Shai’s first double-double: Shai played 36 minutes tonight, the most of any player on the Clippers, and deserved every minute. Single game plus/minus is notoriously wonky, but he was a +18 in his time on the court – the Clippers were -15 in the 12 minutes he was off. Shai also had his first double-double with 14 points and 10 assists, and nailed three of his five shots from deep. He looks more confident than ever on the offensive end, penetrating and whipping passes all over the court. On defense, his length bothered both Spencer Dinwiddie (2-16) and Caris LeVert (6-15 greatly), and he’s looking more and more like a defensive player the Clippers can count on late in games. His development has been amazing to watch.
Montrezl steps up: Montrezl Harrell has had an inconsistent March, mixing great games with forgettable ones. Tonight was one of his best performances of the season. He had 20 points and 10 rebounds in 34 minutes, and added in a steal and block for good measure. The scoring is usually there for Trez, but it was the rebounding and defense that stood out tonight, as was great defending the rim against the Nets drives, and held his own against bigger players in Jarrett Allen and Ed Davis. There’s never any quit in Trez, and his ability to play hard for 34 minutes is pretty incredible.
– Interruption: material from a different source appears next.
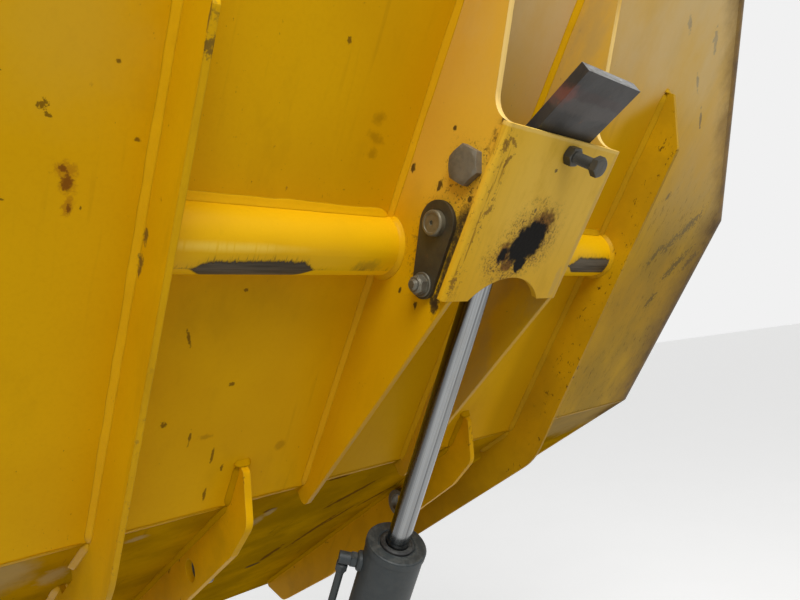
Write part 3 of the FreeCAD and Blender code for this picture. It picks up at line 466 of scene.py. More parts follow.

Magical Lou: There’s not much more to say about Sweet Lou Williams. He didn’t even have a great game, and ended up with 25 points on 16 shots. The game-winner was the first of his career (though I’m sure he’s had other shots that effectively won games, they just didn’t happen as the clock expired), and it was truly epic, one of his signature shots drifting left from 28 feet. He’s been the Clippers’ closer all season, and he came through huge tonight when it mattered. Give him the 6th Man of the Year award.